_Objective_:
Note each line that includes the word "from". Copy those lines.

_Available data_:
_ _ _ _ _

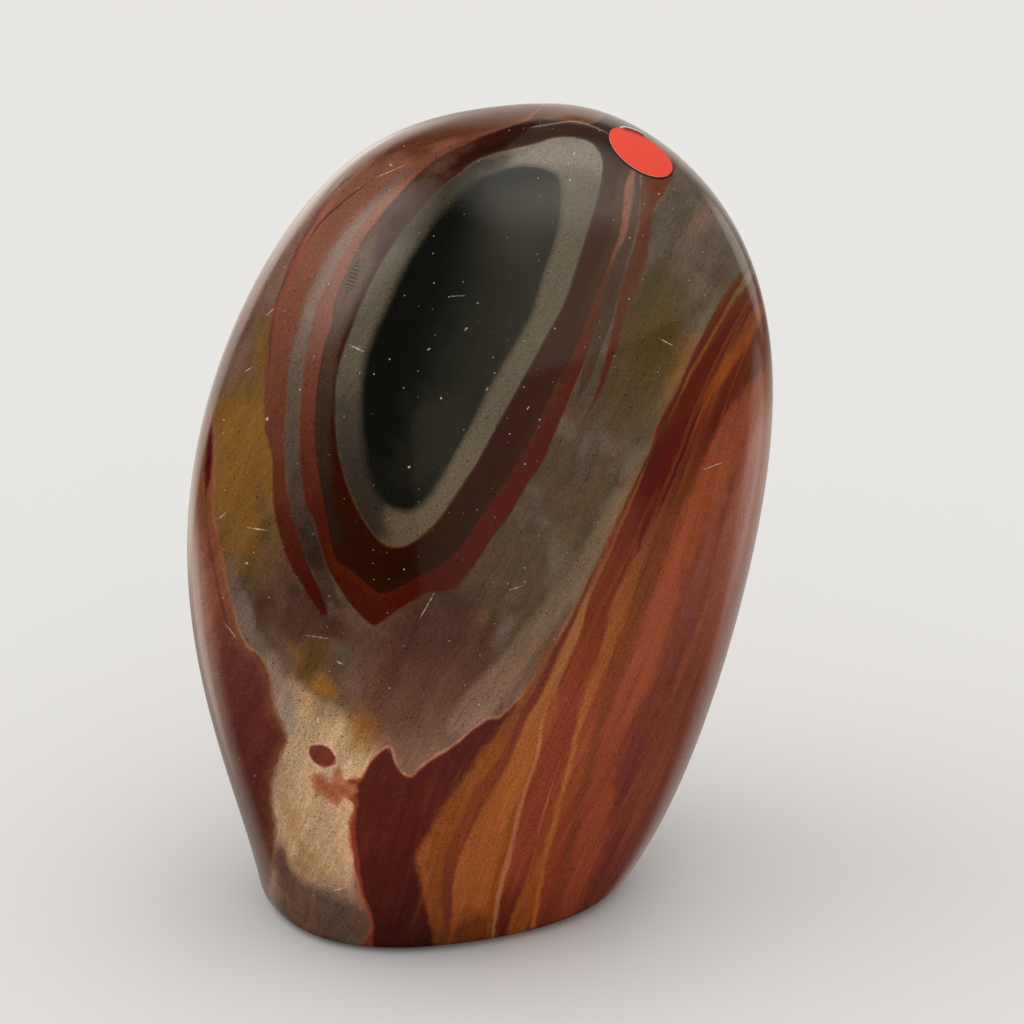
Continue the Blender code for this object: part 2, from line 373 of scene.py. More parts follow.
# On the far side the marking drifts by waves of about this length in millimetres, and by a swing and a
# shift in pixels. There each mark shrinks so fast, in pixels, and each tint fades so fast.
FAR_WAVE = 30.0
FAR_SWING = 75.0
FAR_SHIFT = (45.0, 70.0)
CLOSING = {
    "core": 260, "rim": 240, "maroon": 220, "orange": 200, "brick": 150, "blob": 120, "patch": 120,
    "stitches": 100, "pink_edge": 60, "crack": 60, "right_brick": 60, "grey_band": 40, "purple_line": 40,
    "orange_line": 40, "left_wedge": 40, "right_grey": 40, "pale_border": 40, "left_line": 20,
}
FADING = {"cream_tint": 1.9, "ochre_tint": 1.0, "olive_tint": 1.0}

# Widths of the grain's broad and fine streaks across the run of each: in hundredths of the way between
# its two guide curves in the dark mass, and in pixels in the rest.
GRAIN_WIDTHS = {"mass": (6.0, 1.3), "host": (14.0, 3.0)}


def oval(latitude, longitude):
    """Point in millimetres on the polished side or top of the stone, from angles in degrees."""
    latitude, longitude = np.broadcast_arrays(latitude, longitude)
    last_power = len(LATITUDES) - 1
    flare = Polynomial.fit(LATITUDES, HALF_WIDTHS, last_power)
    shift = Polynomial.fit(LATITUDES, SIDE_SHIFTS, last_power)
    half_width = flare(latitude) * np.cos(np.radians(latitude))
    height = np.sin(np.radians(latitude))
    angle = np.radians(longitude)
    fullness = 1.0 + CORNER_FULLNESS * (1.0 - np.cos(4.0 * angle)) / 2.0
    across = half_width * fullness * np.cos(angle)
    along = half_width * fullness * np.sin(angle) * DEPTH_RATIO
    turn = radians(SECTION_TURN)
    x = shift(latitude) + cos(turn) * across - sin(turn) * along
    y = BACK_SHIFT + BACK_LEAN * height + sin(turn) * across + cos(turn) * along
    z = MIDDLE_HEIGHT + UPRIGHT_RADIUS * height
    return np.stack([x - BOX_MIDDLE[0], y - BOX_MIDDLE[1], z], axis=-1)


def latitude_at(height):
    """Latitude in degrees at which the oval reaches a height in millimetres."""
    return np.degrees(np.arcsin((height - MIDDLE_HEIGHT) / UPRIGHT_RADIUS))


def base_edge(longitude, along):
    """Point on the rounded edge of the base, from along 0 on the side to 1 on the flat face."""
    top = oval(latitude_at(BASE_EDGE_HEIGHT), longitude)
    corner = oval(latitude_at(0.0), longitude)
    inward = oval(latitude_at(0.0), longitude + 180.0) - corner
    inward /= np.linalg.norm(inward, axis=-1, keepdims=True)
    foot = corner + inward * np.linalg.norm(top - corner, axis=-1, keepdims=True)
    along = np.asarray(along)[..., None]
    return (1.0 - along) ** 2 * top + 2.0 * along * (1.0 - along) * corner + along ** 2 * foot


def stone_points(cube):
    """Places in millimetres for the points of a cube from -1 to 1, which becomes the stone."""
    bent = np.tan(cube * (pi / 4.0))
    longitude = np.degrees(np.arctan2(bent[:, 1], bent[:, 0]))
    upper = np.degrees(np.arctan2(bent[:, 2], np.hypot(bent[:, 0], bent[:, 1])))
    upper = upper + MIDDLE_ROW * (1.0 - upper / 90.0) ** 2
    edge_start = 1.0 - 2.0 * EDGE_SHARE
    drop = np.clip(-cube[:, 2], 0.0, 1.0)
    edge_latitude = latitude_at(BASE_EDGE_HEIGHT)
    lower = MIDDLE_ROW + (edge_latitude - MIDDLE_ROW) * np.clip(drop / edge_start, 0.0, 1.0)
    points = oval(np.where(drop > 0.0, lower, upper), longitude)
    rounding = np.clip((drop - edge_start) / (1.0 - edge_start), 0.0, 1.0)
    points = np.where((rounding > 0.0)[:, None], base_edge(longitude, rounding), points)
    reach = np.maximum(abs(cube[:, 0]), abs(cube[:, 1]))[:, None]
    foot = base_edge(longitude, np.ones(len(cube)))
    middle = (oval(latitude_at(0.0), 0.0) + oval(latitude_at(0.0), 180.0)) / 2.0
    on_base = (cube[:, 2] < -0.999)[:, None]
    return np.where(on_base, middle + (foot - middle) * reach, points)


def view_axes():
    """The photo's view in millimetres: camera place, and its right, forward and up directions."""
    tilt = radians(VIEW_ELEVATION)
    forward = np.array([0.0, cos(tilt), -sin(tilt)])
    camera = np.array(VIEW_CENTRE) - forward * VIEW_DISTANCE
    return camera, np.array([1.0, 0.0, 0.0]), forward, np.array([0.0, sin(tilt), cos(tilt)])


def photo_places(points, normals):
    """Pixel of the photo over each point, and how far the surface there faces away, 0 to 1."""
    camera, right, forward, up = view_axes()
    rays = points - camera
    depth = rays @ forward
    scale = VIEW_DISTANCE / PIXEL_MM / depth
    places = np.stack([PHOTO_SIDE / 2 + scale * (rays @ right), PHOTO_SIDE / 2 - scale * (rays @ up)], -1)
    away = (normals * rays).sum(-1) / np.linalg.norm(rays, axis=-1)
    return places, np.clip(away, 0.0, 1.0)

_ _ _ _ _

_Written answer_:
Continue the Blender code for this object: part 2, from line 373 of scene.py. More parts follow.
    """Point in millimetres on the polished side or top of the stone, from angles in degrees."""
    """Point on the rounded edge of the base, from along 0 on the side to 1 on the flat face."""
    """Places in millimetres for the points of a cube from -1 to 1, which becomes the stone."""